The new “traffic light” system would rank Arab municipalities according to their risk level of infiltration by organized crime. Put forth by Social Equality Minister Amichai Chikli and Finance Minister Bezalel Smotrich, the plan, which was discussed at a cabinet meeting last week, is reportedly backed by Prime Minister Benjamin Netanyahu.
The proposal came after the finance minister decided to hold up NIS 200 million ($53 million) in development funds for Arab municipalities earlier this month, alleging that the money was likely to be funneled into the hands of criminal gangs.

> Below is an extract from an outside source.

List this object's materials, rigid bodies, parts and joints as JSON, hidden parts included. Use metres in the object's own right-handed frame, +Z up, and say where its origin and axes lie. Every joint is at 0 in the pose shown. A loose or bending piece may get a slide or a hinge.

Smotrich also claimed that he was not expected to “rubber-stamp” the decisions of previous governments, given that the allocation was a budget item approved by the previous anti-Netanyahu government coalition that included the Islamist Ra’am party.
The decision to withhold the money was met with strong criticism by the opposition and even by members of the ruling coalition, including Interior and Health Minister Moshe Arbel.
Following the backlash, Netanyahu’s office announced on August 9 that unspecified monitoring mechanisms would be put in place before the funding would be released. More recently, Smotrich held a series of meetings with leaders of Arab local authorities and the Shin Bet to discuss options to ensure the funds are not misappropriated.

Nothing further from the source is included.